On the other hand, if you fail to find the significant flaws/mismatches until you are too deeply invested, their revelation can shatter the archetype outright.

A third source of damage that can be taken while pursuing this sort of beauty is the loss of the real world item that was the source of the archetype, such as a favorite backyard tree, a childhood home, or a parent, thus shaking the foundations of the archetype itself. This stripping away of stable reference points (which peg both beauty and identity, and therefore emotion by my lights) leads to disoriented and aimless wandering through life, which can only be eased through the establishment of appropriate new archetypes.

When dealing with archetypal beauty, distance is protection. It is close proximity that is dangerous, so impassioned pursuit at a safe distance is quite tenable. This is fortunate, for many surpassingly noble deeds and glorious works of art have been inspired by just such a pursuit. The trick is to gauge the distance correctly so that inspiration and well-being are optimally balanced...

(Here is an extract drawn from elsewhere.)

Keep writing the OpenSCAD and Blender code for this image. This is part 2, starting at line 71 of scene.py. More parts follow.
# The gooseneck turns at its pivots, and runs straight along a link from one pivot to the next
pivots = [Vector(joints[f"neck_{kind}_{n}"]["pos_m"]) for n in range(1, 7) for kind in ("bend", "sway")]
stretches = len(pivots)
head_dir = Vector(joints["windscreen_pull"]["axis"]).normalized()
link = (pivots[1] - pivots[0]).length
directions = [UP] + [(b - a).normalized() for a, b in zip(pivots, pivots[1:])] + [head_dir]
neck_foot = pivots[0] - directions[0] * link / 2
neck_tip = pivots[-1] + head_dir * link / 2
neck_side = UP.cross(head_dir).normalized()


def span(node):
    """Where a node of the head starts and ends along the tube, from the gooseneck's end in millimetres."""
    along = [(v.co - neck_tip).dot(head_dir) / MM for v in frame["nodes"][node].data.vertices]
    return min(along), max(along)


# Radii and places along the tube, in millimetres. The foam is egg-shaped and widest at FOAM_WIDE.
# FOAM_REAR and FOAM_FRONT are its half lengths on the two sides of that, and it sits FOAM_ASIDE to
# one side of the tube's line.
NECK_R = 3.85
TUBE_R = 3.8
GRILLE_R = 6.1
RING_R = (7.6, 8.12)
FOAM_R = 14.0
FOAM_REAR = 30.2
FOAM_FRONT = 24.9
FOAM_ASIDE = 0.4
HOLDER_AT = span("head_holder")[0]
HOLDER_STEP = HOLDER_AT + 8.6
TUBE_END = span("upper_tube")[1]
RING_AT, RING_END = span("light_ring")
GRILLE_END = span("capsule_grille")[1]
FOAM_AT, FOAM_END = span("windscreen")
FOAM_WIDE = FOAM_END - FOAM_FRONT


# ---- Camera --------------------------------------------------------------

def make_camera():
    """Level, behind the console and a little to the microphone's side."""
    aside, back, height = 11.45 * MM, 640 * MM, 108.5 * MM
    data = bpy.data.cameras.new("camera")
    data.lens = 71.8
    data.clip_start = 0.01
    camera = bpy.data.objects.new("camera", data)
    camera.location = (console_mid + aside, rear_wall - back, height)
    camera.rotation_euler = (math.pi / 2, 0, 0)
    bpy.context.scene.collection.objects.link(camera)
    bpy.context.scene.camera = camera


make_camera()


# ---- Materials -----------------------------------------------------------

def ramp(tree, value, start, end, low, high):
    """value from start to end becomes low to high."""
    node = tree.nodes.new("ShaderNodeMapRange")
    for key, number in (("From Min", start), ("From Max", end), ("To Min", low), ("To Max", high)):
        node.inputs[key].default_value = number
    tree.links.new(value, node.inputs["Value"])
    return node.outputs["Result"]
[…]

All of this assumes that the centrally important archetypes are well calibrated in the first place, or have at least evolved in that direction, for otherwise happiness and beauty become very difficult to find. It's also worth pointing out that if your own reference points for archetypal beauty are abstract enough that they cannot be fully encompassed by physical happenings, then they tend to form a more durable compass in the face of everyday events. This (even if nothing else, which is far from certain) is an essential systemic role of religion and philosophy, and it is largely independent of the fine details, which matter of course in other important ways.

This framework is far from perfect, and certainly could be more elegantly expressed in places, but I think it offers a decent starting point.